In a graph, we want $\,(x,y)\,$ to move to $\,(-y,x)\,.$
In the equation, this is accomplished by:
- replacing every $\,x\,$ by $\,y\,$
- replacing every $\,y\,$ by $\,-x\,$
What's going on here?
Here's the correct thought process:
-
Every equation in two variables ($\,x\,$ and $\,y\,$)
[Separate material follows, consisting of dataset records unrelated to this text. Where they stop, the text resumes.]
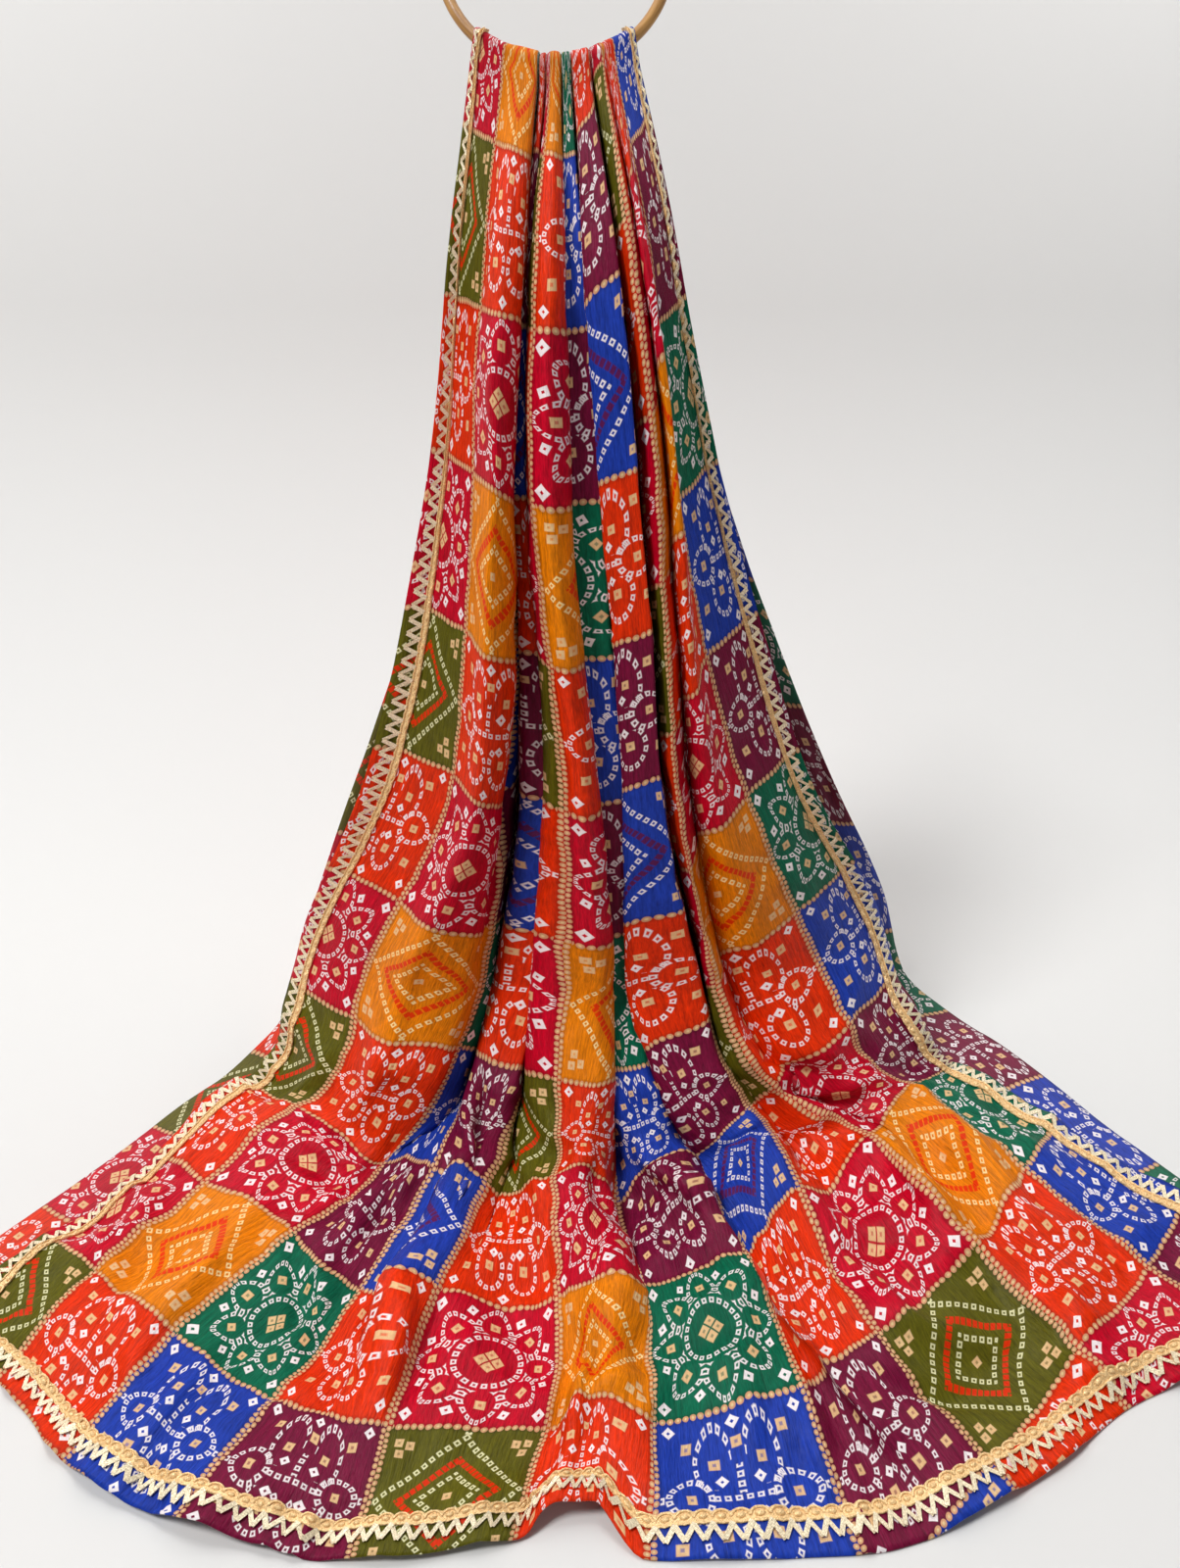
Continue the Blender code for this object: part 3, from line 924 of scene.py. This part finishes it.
def crepe(name, faded):
    """The dyed and tied crepe. faded: how much paler its wrong side is."""
    material, shader = start_material(name)
    u, r = print_place()
    place = vector(u, r)
    # the ties are never quite in line
    wave_a = texture_noise(place, 3.1, 1.0) - 0.5
    wave_b = texture_noise(vector(r, u, 3.0), 3.3, 1.0) - 0.5
    pu = u + wave_a * 0.055
    pr = r + wave_b * 0.055
    column, row = m("FLOOR", pu), m("FLOOR", pr)
    index = m("FLOORED_MODULO", column, 4.0) + m("FLOORED_MODULO", row, 3.0) * 4.0
    base = steps(index, [c[0] for c in REPEAT])
    is_flower, is_diamond, is_leaf = parts_of(steps(index, [c[1] for c in REPEAT]))
    dot_colour = steps(index, [c[2] for c in REPEAT])
    line_colour = steps(index, [c[3] for c in REPEAT])
    x, y = fract(pu) - 0.5, fract(pr) - 0.5
    ax, ay = mabs(x), mabs(y)
    rho = m("SQRT", x * x + y * y)
    turn = m("ARCTAN2", y, x)

    # flower: a plain disc in a ring of dots, eight petals
    count = 22
    disc_ring = ring_of(square_dot(
        rho - 0.190, (fract(turn * (count / (2 * math.pi))) - 0.5) * (2 * math.pi * 0.190 / count), 0.0167, 0.0075))
    eighth = m("FLOORED_MODULO", turn + math.pi / 8, math.pi / 4) - math.pi / 8
    px, py = rho * m("COSINE", eighth), rho * m("SINE", eighth)
    petals = loop(px, py / (1.10 - (px - 0.33) * 3.6), 0.330, 0.0, 0.0, 0.128, 0.090, 13)
    petals = petals * cover(0.232 - rho, 0.004)
    between = m("FLOORED_MODULO", turn, math.pi / 4) - math.pi / 8
    gx, gy = rho * m("COSINE", between) - 0.415, rho * m("SINE", between)
    gaps = cover(mabs(gx) + mabs(gy) - 0.040) * (1 - cover(mabs(gx) + mabs(gy) - 0.011))
    corner = mabs(ax - 0.410) + mabs(ay - 0.410)
    corners = cover(corner - 0.048) * (1 - cover(corner - 0.013))
    flower_white = mmax(disc_ring, petals, gaps, corners)
    da, db = mabs(x + y) * 0.70711, mabs(x - y) * 0.70711
    four, four_in = square_dot(da - 0.035, db - 0.035, 0.0295, 0.009)
    heart, heart_in = square_dot(px - 0.325, py, 0.030, 0.010)
    flower_tan, flower_in = mmax(four, heart), mmax(four_in, heart_in)
    disc = cover(rho - 0.170, 0.02)

    # diamonds: pale dots, coloured dashes, pale dots, one in another
    taxi, along = (ax + ay) * 0.70711, (ax - ay) * 0.70711
    outer = dotted(taxi - 0.310, along, 0.056)
    inner = dotted(taxi - 0.125, along, 0.0545)
    tips = ring_of(square_dot(mmax(ax, ay) - 0.475, m("MINIMUM", ax, ay), 0.018, 0.006))
    dash_at = (fract(along / 0.042) - 0.5) * 0.042
    dashes = cover(mmax(mabs(taxi - 0.207) - 0.0215, mabs(dash_at) - 0.0165)) * cover(mabs(along) - 0.225)
    diamond_white = mmax(outer * cover(mabs(along) - 0.33), inner * cover(mabs(along) - 0.14), tips)
    c1, c1_in = square_dot(ax - 0.375, ay - 0.315, 0.027, 0.008)
    c2, c2_in = square_dot(ax - 0.315, ay - 0.375, 0.027, 0.008)
    c3, c3_in = square_dot(ax - 0.390, ay - 0.390, 0.027, 0.008)
    c0, c0_in = square_dot(ax, ay, 0.026, 0.008)
    diamond_tan = mmax(c0, c1, c2, c3)
    diamond_in = mmax(c0_in, c1_in, c2_in, c3_in)

    # leaves: a heart of two lobes over two almonds, on a stem with two legs
    high = loop(ax, y / (1.0 + (y - 0.2) * 0.6), 0.132, 0.205, 0.0, 0.100, 0.165, 14)
    high = high * cover(0.055 - y, 0.004) * mmax(cover(0.118 - ax, 0.004), cover(0.040 - ax, 0.004) * cover(0.205 - y, 0.004))
    low = loop(ax, y / (1.08 - (ax - 0.29) * 1.8), 0.290, 0.004, 0.0, 0.122, 0.100, 13)
    brow = dotted(y, ax, 0.054) * cover(ax - 0.150)
    stem = dotted(x, y, 0.054) * cover(mabs(y - 0.110) - 0.082)
    under = loop(ax, y, 0.128, -0.215, 0.0, 0.104, 0.150, 14) * cover(y + 0.095, 0.004)
    tip = ring_of(square_dot(ax - 0.455, y, 0.018, 0.0075))
    top, top_in = square_dot(ax, y - 0.305, 0.028, 0.009)
    eye1, eye1_in = square_dot(ax - 0.130, y - 0.205, 0.028, 0.009)
    eye2, eye2_in = square_dot(ax - 0.285, y - 0.004, 0.028, 0.009)
    far1, far1_in = square_dot(ax - 0.285, y - 0.330, 0.031, 0.010)
    far2, far2_in = square_dot(ax - 0.128, y + 0.205, 0.030, 0.010)
    far3, far3_in = square_dot(ax - 0.345, y + 0.250, 0.030, 0.010)
    leaf_tan = mmax(top, eye1, eye2, far1, far2, far3)
    leaf_in = mmax(top_in, eye1_in, eye2_in, far1_in, far2_in, far3_in)
    star = m("MINIMUM", ax + mabs(mabs(y + 0.005) - 0.425), mabs(ax - 0.400) + mabs(y + 0.400))
    star = m("MINIMUM", star, mabs(ax - 0.390) + mabs(y - 0.425))
    small = mabs(ax - 0.098) + mabs(mabs(y) - 0.108)
    leaf_white = mmax(low, high, stem, brow, under, tip, cover(star - 0.042) * (1 - cover(star - 0.012)),
                      cover(small - 0.036) * (1 - cover(small - 0.010)))

    white = is_flower * flower_white + is_diamond * diamond_white + is_leaf * leaf_white
    tan = is_flower * flower_tan + is_diamond * diamond_tan + is_leaf * leaf_tan
    tan_in = is_flower * flower_in + is_diamond * diamond_in + is_leaf * leaf_in
    dash = is_diamond * dashes

    # borders: beads along the lines between the squares
    bx, by = m("PINGPONG", pu, 0.5), m("PINGPONG", pr, 0.5)
    strand = mabs(bx - 0.0165)
    slant = fract(pr / 0.041 + m("GREATER_THAN", fract(pu + 0.5), 0.5) * 0.5) - 0.5
    long_bead = m("SQRT", (strand / 0.0185) * (strand / 0.0185) + (slant * 2.3) * (slant * 2.3))
    cross = (fract(pu / 0.050) - 0.5) * 2.25
    cross_bead = m("SQRT", (by / 0.0215) * (by / 0.0215) + cross * cross)
    bead = m("MINIMUM", long_bead, cross_bead + cover(bx - 0.034) * 3)
    beads = cover(bead - 0.94, 0.22)
    # painted highlight: the middle of each bead is drawn paler, gold over peach
    painted_bead_highlight = cover(bead - 0.40, 0.30)
    edge_dark = cover(m("MINIMUM", bx - 0.044, by - 0.028), 0.02)
    clear = 1 - cover(m("MINIMUM", bx - 0.040, by - 0.026), 0.004)
    white, tan, tan_in, dash = white * clear, tan * clear, tan_in * clear, dash * clear

    # dye: uneven, darker near the lines between the squares; painted shade: darker in the troughs of the crepe's fine
    # crinkle lines
    mottle = texture_noise(place, 2.3, 4.0, 0.6)
    crinkle_shade_and_bump = texture_noise(vector(u * 46.0, r * 3.2), 1.0, 3.0, 0.6)
    fine = texture_noise(vector(u * 110.0, r * 17.0), 1.0, 2.0, 0.6)
    # painted shade: the colour is darker along the troughs of the crinkle lines, the same noise that bumps the crepe
    # below; the mottle is uneven dye
    tone_and_painted_light = 0.70 + mottle * 0.28 + (crinkle_shade_and_bump - 0.5) * 1.15 + (fine - 0.5) * 0.90
    tone_and_painted_light = m("MAXIMUM", tone_and_painted_light, 0.15)
    colour = scaled(base, tone_and_painted_light * (1 - disc * is_flower * 0.12) * (1 - edge_dark * 0.30))
    # painted shade of the crinkles also on the dashes and on the tan dots
    hot = scaled(line_colour, 0.85 + fine * 0.3)
    colour = mix(dash * 0.92, colour, hot)
    grey = texture_noise(place, 21.0, 2.0)
    dot_shade = scaled(dot_colour, 0.74 + grey * 0.46)
    colour = mix(white * 0.94, colour, dot_shade)
    tan_shade = scaled(mix(grey, TAN, GOLD), 0.82 + fine * 0.3)
    colour = mix(tan * (1 - tan_in * 0.62) * 0.93, colour, tan_shade)
    bead_shade = scaled(mix(painted_bead_highlight, PEACH, GOLD), 0.52 + grey * 0.62)
    colour = mix(beads * 0.95, colour, bead_shade)
    if faded:
        colour = mix(faded, colour, linear(205, 190, 190))
    Val.tree.links.new(colour.socket, shader.inputs["Base Color"])
    shader.inputs["Roughness"].default_value = 0.46
    shader.inputs["Specular IOR Level"].default_value = 0.13
    shader.inputs["Sheen Weight"].default_value = 0.0
    shader.inputs["Sheen Roughness"].default_value = 0.4
    height = crinkle_shade_and_bump * 1.0 + fine * 0.5 + mottle * 1.1
    bump(shader, height, 0.0011, 0.75)
    return material


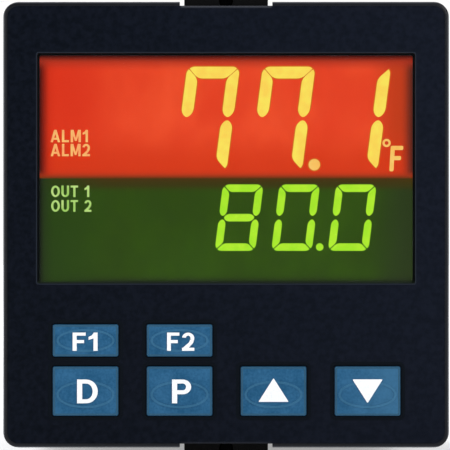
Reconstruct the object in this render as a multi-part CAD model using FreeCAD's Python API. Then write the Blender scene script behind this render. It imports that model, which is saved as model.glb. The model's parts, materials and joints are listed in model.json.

can be written in the form $\,f(x,y) = 0\,.$
For example, the equation $\,y = x^2\,$ can be written as $\,y - x^2 = 0\,,$ so defining $\,f(x,y) := y - x^2\,$ does the job. - The graph of the original equation, $\,f(x,y) = 0\,,$ is (by definition) $$ \{\ (x,y) \ \ |\ \ f(x,y) = 0\ \} \qquad (*) $$ Read (*) as: the set of all points $\,(x,y)\,$ with the property that $\,f(x,y) = 0\,.$
- The set of points we want, after rotating the points in (*) counterclockwise by $\,90^\circ\,,$ is: $$ \{\ (-y,x) \ \ |\ \ f(x,y) = 0\ \} \qquad (**) $$
- Define $\,\hat x := -y\,$ and $\,\hat y := x\,,$ to view the points in (**) in a more natural way: $$ \{\ (\ \overbrace{\strut -y}^{\hat x}\ ,\ \overbrace{\strut x}^{\hat y}\ ) \ \ |\ \ f(x,y) = 0\ \} \qquad (**) $$ (Read $\,\hat x\,$ as ‘$x$ hat’ and $\,\hat y\,$ as ‘$y$ hat’.)
-
Solve for $\,x\,$ and $\,y\,$ in terms of $\,\hat x\,$ and $\,\hat y\,$:
- $\,x = \hat y\,$
- $\,y = -\hat x\,$
- Rename (**): $$ \begin{align} \{(\overbrace{\strut -y}^{\hat x}&,\overbrace{\strut x}^{\hat y}) \ \ |\ \ f(x,y) = 0\}\cr\cr &= \{(\hat x,\hat y)\ \ |\ \ f(\hat y,-\hat x) = 0\}\cr\cr &= \{(x,y)\ \ |\ \ f(y,-x) = 0\}\qquad \qquad \text{(return to the dummy variables $\,x\,$ and $\,y\,$)} \end{align} $$
-
How do we get from the original equation ‘$\,f(x,y) = 0\,$’ to
the new (desired) equation ‘$\,f(y,-x) = 0\,$’?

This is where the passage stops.